__Direction__.
Only the lines between the line with "Continue the Blender" and the line with "BOSS_MARGIN = 0.3", together with those two lines themselves, are to be copied exactly.

__Supplied information__.
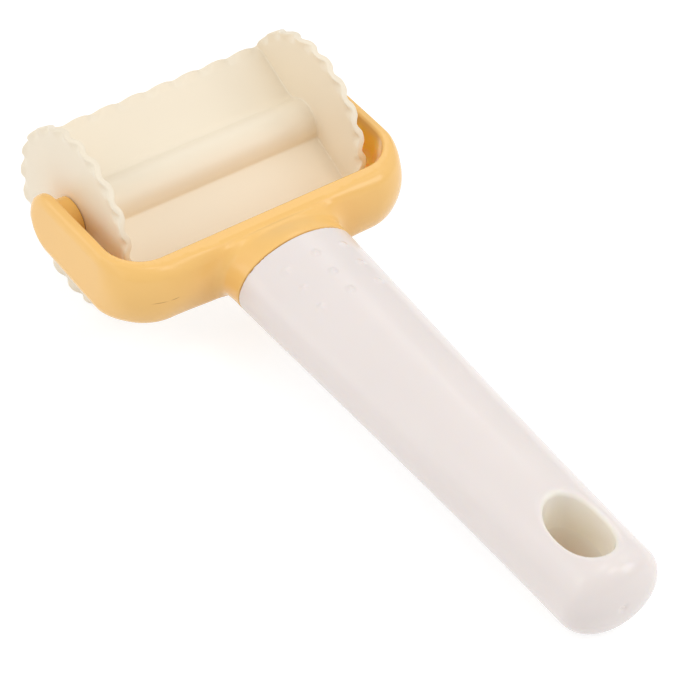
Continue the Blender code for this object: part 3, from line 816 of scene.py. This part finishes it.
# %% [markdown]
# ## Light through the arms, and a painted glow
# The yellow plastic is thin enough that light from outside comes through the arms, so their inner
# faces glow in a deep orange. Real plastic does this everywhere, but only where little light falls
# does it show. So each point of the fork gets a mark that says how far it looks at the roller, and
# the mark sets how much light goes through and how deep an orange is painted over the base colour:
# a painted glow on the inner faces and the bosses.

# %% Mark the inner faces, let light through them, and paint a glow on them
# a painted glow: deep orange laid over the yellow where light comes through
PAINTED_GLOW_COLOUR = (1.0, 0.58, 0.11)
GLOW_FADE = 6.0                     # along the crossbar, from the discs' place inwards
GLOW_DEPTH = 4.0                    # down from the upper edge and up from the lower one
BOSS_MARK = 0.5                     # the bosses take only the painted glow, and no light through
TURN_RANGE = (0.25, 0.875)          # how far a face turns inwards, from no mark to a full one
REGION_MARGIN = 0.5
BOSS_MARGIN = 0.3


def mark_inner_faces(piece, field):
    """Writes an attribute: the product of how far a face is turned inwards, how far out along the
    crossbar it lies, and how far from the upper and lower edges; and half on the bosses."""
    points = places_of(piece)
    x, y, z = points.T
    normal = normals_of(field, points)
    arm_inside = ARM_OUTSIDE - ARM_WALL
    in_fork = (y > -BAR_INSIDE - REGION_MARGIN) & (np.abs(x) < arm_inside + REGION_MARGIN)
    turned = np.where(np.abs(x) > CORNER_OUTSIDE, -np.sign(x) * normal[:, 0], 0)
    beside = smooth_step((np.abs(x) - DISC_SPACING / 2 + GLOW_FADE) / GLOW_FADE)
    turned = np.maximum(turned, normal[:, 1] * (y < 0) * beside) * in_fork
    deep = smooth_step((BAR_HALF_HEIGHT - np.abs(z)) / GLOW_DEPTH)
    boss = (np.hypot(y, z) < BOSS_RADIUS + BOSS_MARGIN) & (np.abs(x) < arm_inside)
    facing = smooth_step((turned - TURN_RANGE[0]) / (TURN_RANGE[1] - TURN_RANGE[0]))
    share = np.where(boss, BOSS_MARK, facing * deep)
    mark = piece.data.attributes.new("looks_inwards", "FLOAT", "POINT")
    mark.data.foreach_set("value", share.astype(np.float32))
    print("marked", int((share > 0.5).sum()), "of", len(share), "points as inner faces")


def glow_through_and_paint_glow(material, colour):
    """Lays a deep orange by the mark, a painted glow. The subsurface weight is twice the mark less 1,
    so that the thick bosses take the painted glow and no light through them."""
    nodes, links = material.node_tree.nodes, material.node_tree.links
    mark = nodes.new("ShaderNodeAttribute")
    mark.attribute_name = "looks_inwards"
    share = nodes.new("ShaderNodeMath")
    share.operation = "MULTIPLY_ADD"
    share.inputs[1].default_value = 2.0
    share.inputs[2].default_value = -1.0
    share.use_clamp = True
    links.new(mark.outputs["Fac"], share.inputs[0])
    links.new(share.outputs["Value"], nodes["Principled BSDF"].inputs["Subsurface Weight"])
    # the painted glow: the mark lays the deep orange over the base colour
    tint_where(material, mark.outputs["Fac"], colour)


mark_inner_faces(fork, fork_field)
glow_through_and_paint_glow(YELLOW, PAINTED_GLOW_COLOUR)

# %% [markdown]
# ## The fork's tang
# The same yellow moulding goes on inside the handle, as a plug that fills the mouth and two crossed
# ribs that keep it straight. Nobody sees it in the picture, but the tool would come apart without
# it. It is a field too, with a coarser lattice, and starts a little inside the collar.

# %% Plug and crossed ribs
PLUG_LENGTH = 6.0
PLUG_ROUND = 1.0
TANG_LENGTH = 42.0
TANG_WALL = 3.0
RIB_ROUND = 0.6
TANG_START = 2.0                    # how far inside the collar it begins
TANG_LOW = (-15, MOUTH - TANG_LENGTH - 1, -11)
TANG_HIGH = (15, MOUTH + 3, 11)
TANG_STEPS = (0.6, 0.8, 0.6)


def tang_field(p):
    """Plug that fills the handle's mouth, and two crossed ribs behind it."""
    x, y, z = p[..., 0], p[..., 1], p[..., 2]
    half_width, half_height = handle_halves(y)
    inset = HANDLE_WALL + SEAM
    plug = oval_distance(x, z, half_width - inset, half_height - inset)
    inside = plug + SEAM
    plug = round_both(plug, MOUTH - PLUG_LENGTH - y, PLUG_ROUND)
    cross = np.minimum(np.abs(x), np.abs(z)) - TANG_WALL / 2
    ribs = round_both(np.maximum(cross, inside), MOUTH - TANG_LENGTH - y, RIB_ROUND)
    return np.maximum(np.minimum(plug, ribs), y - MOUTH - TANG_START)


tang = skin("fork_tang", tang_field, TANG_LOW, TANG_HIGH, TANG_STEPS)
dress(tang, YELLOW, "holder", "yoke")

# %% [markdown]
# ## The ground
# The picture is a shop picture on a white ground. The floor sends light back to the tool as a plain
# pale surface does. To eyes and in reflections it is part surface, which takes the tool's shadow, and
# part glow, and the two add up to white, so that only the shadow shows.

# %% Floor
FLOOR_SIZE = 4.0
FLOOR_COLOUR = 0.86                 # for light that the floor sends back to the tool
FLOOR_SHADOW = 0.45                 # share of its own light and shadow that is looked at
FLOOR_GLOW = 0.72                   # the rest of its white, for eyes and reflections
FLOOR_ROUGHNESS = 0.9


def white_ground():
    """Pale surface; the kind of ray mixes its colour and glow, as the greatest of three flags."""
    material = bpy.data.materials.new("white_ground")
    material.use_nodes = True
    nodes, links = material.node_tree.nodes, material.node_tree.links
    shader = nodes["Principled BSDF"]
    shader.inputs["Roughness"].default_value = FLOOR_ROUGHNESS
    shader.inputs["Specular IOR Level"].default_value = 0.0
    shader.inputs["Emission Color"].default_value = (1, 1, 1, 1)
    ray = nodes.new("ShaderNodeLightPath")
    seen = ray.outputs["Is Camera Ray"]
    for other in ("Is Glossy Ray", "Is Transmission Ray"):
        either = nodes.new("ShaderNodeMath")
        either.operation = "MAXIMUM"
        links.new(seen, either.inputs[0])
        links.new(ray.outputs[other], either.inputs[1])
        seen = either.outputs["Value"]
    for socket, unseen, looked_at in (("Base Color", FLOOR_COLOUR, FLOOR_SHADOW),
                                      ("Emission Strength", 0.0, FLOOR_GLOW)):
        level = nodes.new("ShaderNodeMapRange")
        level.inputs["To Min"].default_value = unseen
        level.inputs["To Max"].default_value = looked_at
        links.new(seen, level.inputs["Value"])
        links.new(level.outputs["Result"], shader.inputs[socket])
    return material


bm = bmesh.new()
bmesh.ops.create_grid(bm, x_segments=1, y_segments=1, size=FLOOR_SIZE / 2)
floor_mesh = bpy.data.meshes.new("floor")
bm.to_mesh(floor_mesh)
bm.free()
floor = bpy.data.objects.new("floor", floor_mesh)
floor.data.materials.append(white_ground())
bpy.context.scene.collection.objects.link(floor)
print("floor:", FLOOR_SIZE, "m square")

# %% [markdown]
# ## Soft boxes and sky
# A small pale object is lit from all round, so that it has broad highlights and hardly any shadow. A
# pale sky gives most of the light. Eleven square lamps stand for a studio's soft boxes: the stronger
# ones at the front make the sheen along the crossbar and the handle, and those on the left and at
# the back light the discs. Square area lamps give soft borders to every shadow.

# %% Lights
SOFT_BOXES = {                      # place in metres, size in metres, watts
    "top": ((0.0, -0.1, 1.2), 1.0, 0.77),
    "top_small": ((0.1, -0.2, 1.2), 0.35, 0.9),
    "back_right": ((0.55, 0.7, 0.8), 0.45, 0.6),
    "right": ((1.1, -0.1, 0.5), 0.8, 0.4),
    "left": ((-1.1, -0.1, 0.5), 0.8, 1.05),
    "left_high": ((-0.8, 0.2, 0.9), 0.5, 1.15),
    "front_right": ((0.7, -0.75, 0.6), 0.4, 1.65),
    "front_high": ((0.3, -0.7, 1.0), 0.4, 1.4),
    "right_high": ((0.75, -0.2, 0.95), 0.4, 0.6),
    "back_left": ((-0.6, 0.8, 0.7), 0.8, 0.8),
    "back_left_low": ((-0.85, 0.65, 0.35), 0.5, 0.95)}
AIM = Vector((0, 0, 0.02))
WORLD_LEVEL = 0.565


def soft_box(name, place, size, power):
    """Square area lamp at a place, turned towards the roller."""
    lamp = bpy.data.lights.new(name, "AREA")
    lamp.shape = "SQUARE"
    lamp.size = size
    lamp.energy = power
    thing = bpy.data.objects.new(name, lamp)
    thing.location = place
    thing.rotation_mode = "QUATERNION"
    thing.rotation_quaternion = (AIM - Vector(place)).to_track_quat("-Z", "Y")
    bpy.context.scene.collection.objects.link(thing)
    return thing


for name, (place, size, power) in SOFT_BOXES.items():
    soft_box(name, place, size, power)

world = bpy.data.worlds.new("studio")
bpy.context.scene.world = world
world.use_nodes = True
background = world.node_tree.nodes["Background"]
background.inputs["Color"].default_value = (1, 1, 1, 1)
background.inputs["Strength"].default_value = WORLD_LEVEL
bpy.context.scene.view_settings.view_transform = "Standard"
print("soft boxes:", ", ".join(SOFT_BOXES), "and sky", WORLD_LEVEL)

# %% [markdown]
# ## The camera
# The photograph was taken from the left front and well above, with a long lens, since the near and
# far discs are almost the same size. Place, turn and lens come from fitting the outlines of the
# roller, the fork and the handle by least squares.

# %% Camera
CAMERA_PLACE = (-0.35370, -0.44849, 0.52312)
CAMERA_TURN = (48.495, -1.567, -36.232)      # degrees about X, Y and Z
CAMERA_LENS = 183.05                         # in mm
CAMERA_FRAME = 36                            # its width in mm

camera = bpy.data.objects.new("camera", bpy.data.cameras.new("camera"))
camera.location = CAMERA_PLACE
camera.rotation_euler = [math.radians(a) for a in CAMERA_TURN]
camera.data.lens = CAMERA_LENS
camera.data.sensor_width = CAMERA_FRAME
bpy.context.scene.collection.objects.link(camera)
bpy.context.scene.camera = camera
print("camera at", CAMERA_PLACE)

==

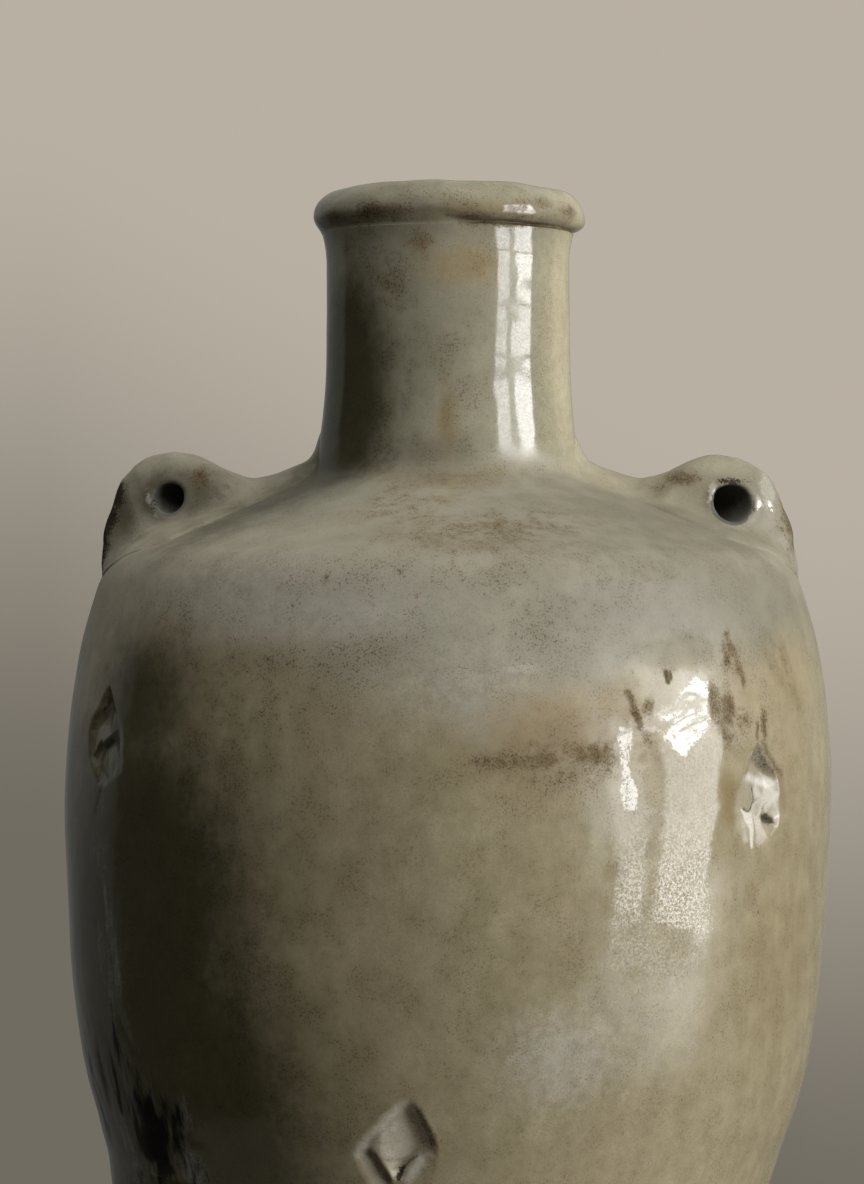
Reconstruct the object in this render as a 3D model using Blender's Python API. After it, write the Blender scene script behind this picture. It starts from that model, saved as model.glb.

__Response__.
Continue the Blender code for this object: part 3, from line 816 of scene.py. This part finishes it.
# %% [markdown]
# ## Light through the arms, and a painted glow
# The yellow plastic is thin enough that light from outside comes through the arms, so their inner
# faces glow in a deep orange. Real plastic does this everywhere, but only where little light falls
# does it show. So each point of the fork gets a mark that says how far it looks at the roller, and
# the mark sets how much light goes through and how deep an orange is painted over the base colour:
# a painted glow on the inner faces and the bosses.

# %% Mark the inner faces, let light through them, and paint a glow on them
# a painted glow: deep orange laid over the yellow where light comes through
PAINTED_GLOW_COLOUR = (1.0, 0.58, 0.11)
GLOW_FADE = 6.0                     # along the crossbar, from the discs' place inwards
GLOW_DEPTH = 4.0                    # down from the upper edge and up from the lower one
BOSS_MARK = 0.5                     # the bosses take only the painted glow, and no light through
TURN_RANGE = (0.25, 0.875)          # how far a face turns inwards, from no mark to a full one
REGION_MARGIN = 0.5
BOSS_MARGIN = 0.3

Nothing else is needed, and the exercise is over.